Furthermore, some claim Christmas originally was a pagan holiday. It was first observed during a celebration to a sun god, said Banks Crandell, a Jehovah's Witness.
There are other misconceptions, Crandell claims, such as the idea that Jesus died on a cross. He was crucified, but not on a cross - the cross is actually a traditional pagan symbol, Crandell said.
"Jesus was never put on a cross," he said. "He was on a pole."
As for birthdays, there's nothing Christian about celebrating one's birth. Birthdays are mentioned in a few biblical scriptures, and each one happens during a terrible event, Jehovah's Witnesses claim.
For example, Herod was celebrating his birthday when he ordered the beheading of John the Baptist.
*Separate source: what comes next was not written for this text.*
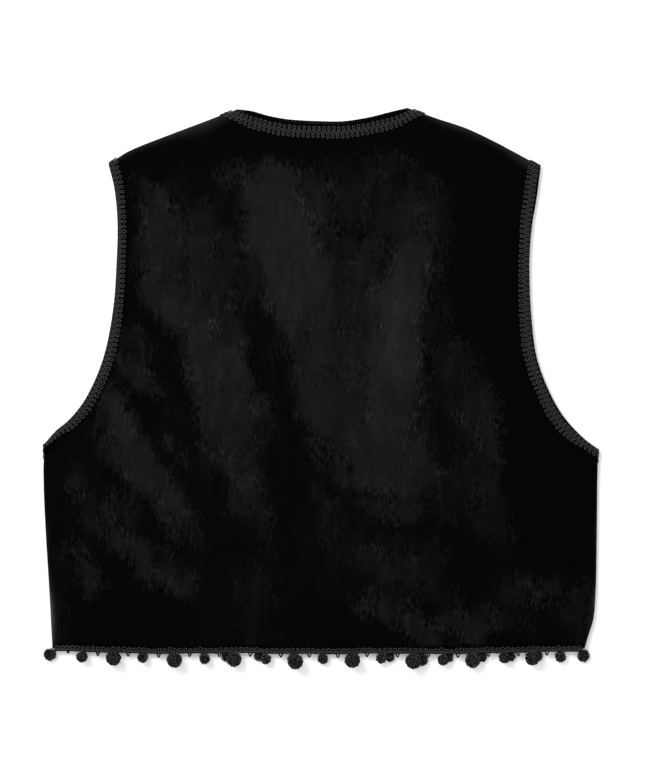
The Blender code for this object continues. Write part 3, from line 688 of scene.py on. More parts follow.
def math_node(tree, operation, first, second):
    """A math node fed by sockets or numbers."""
    made = node(tree, "ShaderNodeMath", operation=operation)
    for slot, value in enumerate((first, second)):
        if isinstance(value, (int, float)):
            made.inputs[slot].default_value = value
        else:
            tree.links.new(value, made.inputs[slot])
    return made.outputs[0]


def ramp_node(tree, source, stops):
    """A colour ramp with its stops."""
    made = node(tree, "ShaderNodeValToRGB")
    ramp = made.color_ramp
    while len(ramp.elements) < len(stops):
        ramp.elements.new(1.0)
    for element, (place, colour) in zip(ramp.elements, stops):
        element.position = place
        element.color = (*colour, 1.0)
    tree.links.new(source, made.inputs["Fac"])
    return made.outputs["Color"]


def add_bump(tree, shader, source, strength, depth):
    """Small relief from a pattern."""
    bump = node(tree, "ShaderNodeBump")
    bump.inputs["Strength"].default_value = strength
    bump.inputs["Distance"].default_value = depth
    tree.links.new(source, bump.inputs["Height"])
    tree.links.new(bump.outputs["Normal"], shader.inputs["Normal"])


# tones above 1 come from the painted highlights and sheen
BRIGHTEST_TONE = 1.6
EVEN_PART = 0.72
TUFT_CONTRAST = 2.5
VELVET_TONES = [
    (0.0, (0.0001, 0.0001, 0.0001)),
    (0.25, (0.0008, 0.0008, 0.0008)),
    (0.5, (0.0027, 0.0027, 0.00275)),
    (0.75, (0.0050, 0.0049, 0.0052)),
    (1.0, (0.0086, 0.0083, 0.0091)),
    (1.6, (0.0290, 0.0285, 0.0295)),
]
velvet, shader = paint("velvet", (0.006, 0.006, 0.007), 1.0)
tree = velvet.node_tree
# the attribute holds the nap tone with its painted sheen, shade and highlights
nap_and_light_tone = node(tree, "ShaderNodeAttribute", attribute_name="nap_and_light").outputs["Fac"]
ruffle = node(tree, "ShaderNodeAttribute", attribute_name="ruffle").outputs["Fac"]
streaks = noise_on(tree, (1.0, 0.22, 1.0), 720.0, 2.0)
blotches = noise_on(tree, (1.0, 0.6, 1.0), 170.0, 3.0)
grain = noise_on(tree, (1.0, 0.7, 1.0), 1500.0, 1.0)
lively = EVEN_PART
for pattern, part in ((streaks, 0.14), (blotches, 0.30), (grain, 0.12)):
    lively = math_node(tree, "ADD", math_node(tree, "MULTIPLY", pattern, part), lively)
tone = math_node(tree, "MULTIPLY", nap_and_light_tone, lively)
tufts = noise_on(tree, (1.0, 0.4, 1.0), 480.0, 2.0)
flecks = math_node(tree, "MULTIPLY", math_node(tree, "SUBTRACT", tufts, 0.5), ruffle)
tone = math_node(tree, "ADD", tone, math_node(tree, "MULTIPLY", flecks, TUFT_CONTRAST))
tone = math_node(tree, "DIVIDE", tone, BRIGHTEST_TONE)
stops = [(step / BRIGHTEST_TONE, colour) for step, colour in VELVET_TONES]
tree.links.new(ramp_node(tree, tone, stops), shader.inputs["Base Color"])
add_bump(tree, shader, math_node(tree, "ADD", grain, streaks), 0.12, 0.25 * MM)
shader.inputs["Specular IOR Level"].default_value = 0.03
shader.inputs["Sheen Weight"].default_value = 0.012
shader.inputs["Sheen Roughness"].default_value = 0.35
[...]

Another scripture tells the story of Pharaoh, who celebrated his birthday by executing his chief baker, they say.
Some Jehovah's Witnesses say it was difficult to give up those celebrations after converting. Peggy Ashley, for example, researched the idea after studying to become a Jehovah's Witness, she said.
"Nothing was bad except Christmas," said Ashley, of Bowling Green. "We were brought up to believe in Christmas. When I started studying, I questioned that."
But for firm believers, such as Ashley, it's the only way to live. Many spend any spare time witnessing to others or studying, and some dedicate their lives to the ministry.
When 14-year-old Keagan Zachary graduates high school, getting a job is not the priority. Instead, she wants to attend pioneer school, where she will become a full-time Jehovah's Witness minister, she said.
Keagan, who is home-schooled, has already started her ministry. She travels door-to-door in an attempt to share her beliefs with others. It's always rewarding, but not always easy, she said.
"Sometimes it gets pretty ugly. Last month, a brother told me I was going to hell," Keagan said. "I tried to stay calm and not take it personally because they have their own beliefs."